What Is a SIMPLE IRA?
A SIMPLE IRA is an employer-sponsored retirement savings plan that allows small businesses to offer tax-deferred retirement benefits without the administrative burden of a 401(k).
The acronym stands for Savings Incentive Match Plan for Employees. The IRS designed this plan specifically for businesses with 100 or fewer employees who earned at least $5,000 in compensation during the prior year. The employer sets up individual IRA accounts for each participating employee, and both employer and employee contribute directly to those accounts.
You will most often encounter a SIMPLE IRA if you work for or own a small business, a family-owned company, or a professional services firm. It exists because Congress recognized that full-blown 401(k) plans require significant administrative effort and cost, which puts them out of reach for many small employers. The SIMPLE IRA fills that gap.
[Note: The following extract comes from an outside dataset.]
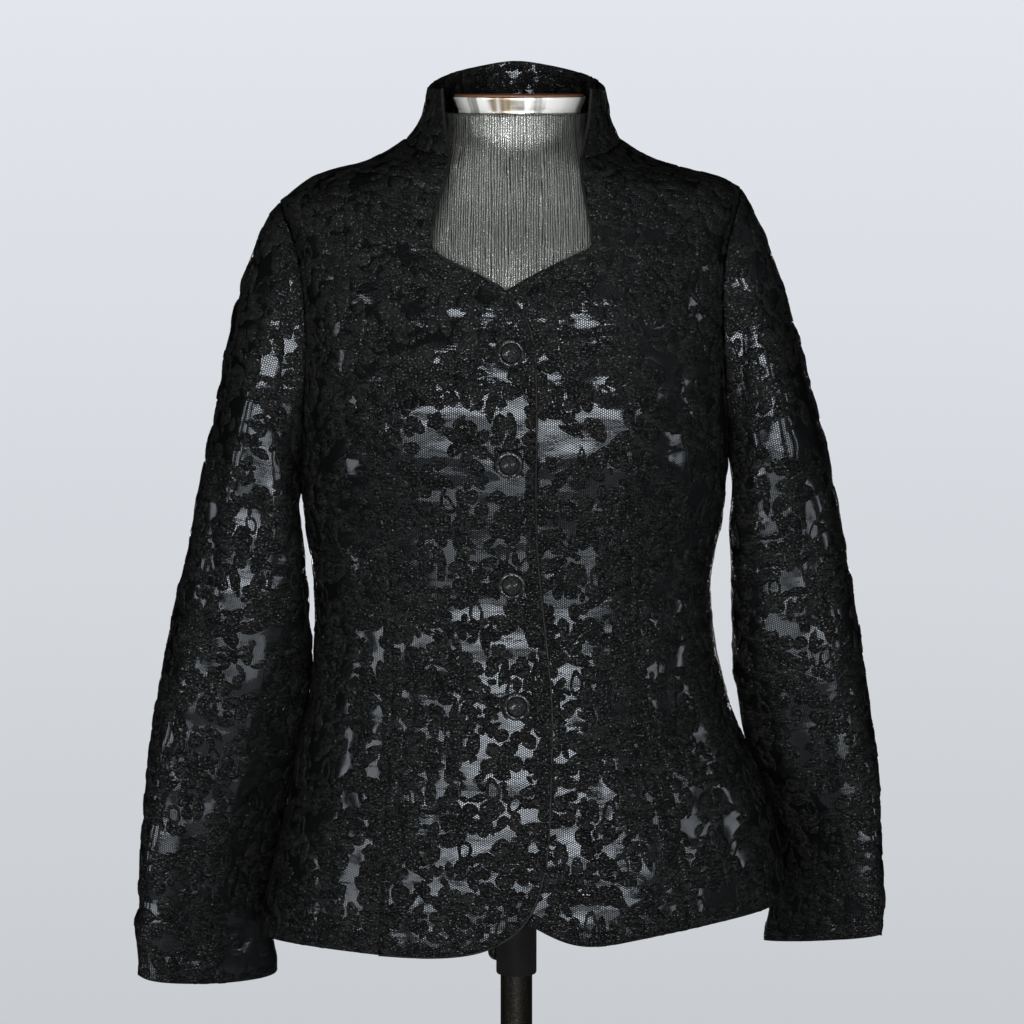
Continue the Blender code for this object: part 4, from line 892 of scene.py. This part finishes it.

For retirement savers, the relevant question is whether your employer offers one, what the matching terms are, and how the plan fits into a broader retirement strategy that could one day include a Self-Directed IRA or rollover to another account.
How a SIMPLE IRA Works
The SIMPLE IRA operates on a two-contribution model. Employees elect a salary deferral, which reduces their taxable income in the current year. The employer then adds a required contribution on top of that. The money grows tax-deferred until you take distributions in retirement.
Employers who establish a SIMPLE IRA must choose one of two contribution formulas. The first is a matching contribution of up to 3% of each eligible employee’s compensation. If an employee contributes, the employer matches dollar-for-dollar up to that 3% cap. The employer can reduce this match to as low as 1% for two out of every five years, but must notify employees before doing so. The second option is a flat 2% non-elective contribution to every eligible employee’s account, regardless of whether that employee contributes at all.
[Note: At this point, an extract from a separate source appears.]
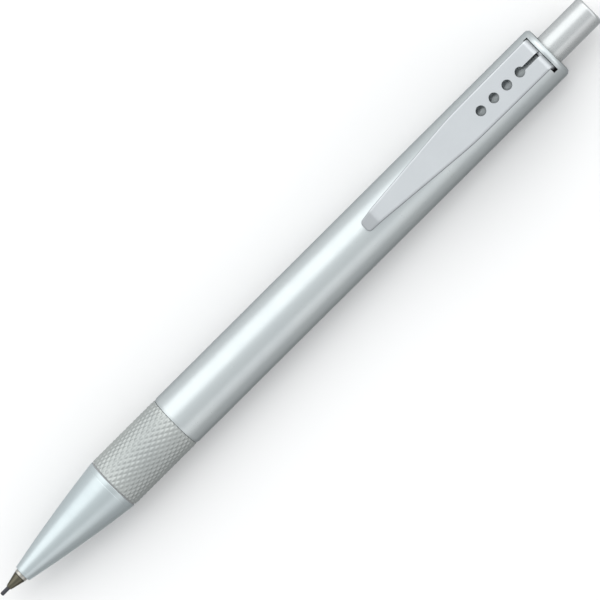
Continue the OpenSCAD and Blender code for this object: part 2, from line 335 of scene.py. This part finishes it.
def paint_shade_in_hollows(material, reach, deepest, opens_at):
    """Darkens the base colour where other surfaces stand within reach: painted shade, as light reaches a
    recess less.
    deepest is the share of the colour that stays there."""
    # Painted shade: occlusion darkens the colour in hollows, gaps and under nearby parts
    crowding = add(material, "ShaderNodeAmbientOcclusion", samples=8, Distance=reach)
    share = ranged(material, crowding.outputs["AO"], 1 - deepest, 0, 0.0, opens_at)
    unshaded = shader_of(material).inputs["Base Color"].links[0].from_socket
    node = add(material, "ShaderNodeMix", data_type="RGBA")
    node.inputs[MIX_TWO].default_value = (0, 0, 0, 1)
    link(material, share, node.inputs[MIX_FACTOR])
    link(material, unshaded, node.inputs[MIX_ONE])
    drive(material, "Base Color", node.outputs[MIX_RESULT])


# Directions of the grain
TURNED = (1, 0.04, 0.04)     # runs round the pencil
DRAWN = (0.02, 1, 1)         # runs along the pencil
BRUSHED = (0.3, 1, 1)        # short strokes along the pencil
EVEN = (1, 1, 1)


# ---------------------------------------------------------------- metals outside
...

Contributions vest immediately. Unlike a 401(k) with a multi-year vesting schedule, every dollar in a SIMPLE IRA belongs entirely to the employee the moment it is deposited. That is a meaningful benefit for employees who change jobs or leave the company early. The IRS requires the employer to deposit salary deferrals within 30 days after the end of the month in which the money was withheld from the employee’s paycheck.
Regulations That Govern SIMPLE IRA Plans
The IRS sets strict eligibility rules for both the employer and the employee. On the employer side, the business must have 100 or fewer employees who earned $5,000 or more in the preceding year. A business that grows beyond 100 employees has a two-year grace period before it must transition to another plan type.
On the employee side, individuals must have earned at least $5,000 in any two preceding calendar years and be reasonably expected to earn at least $5,000 in the current year to participate. Employers can set less restrictive requirements, but they cannot make the eligibility rules stricter than the IRS baseline.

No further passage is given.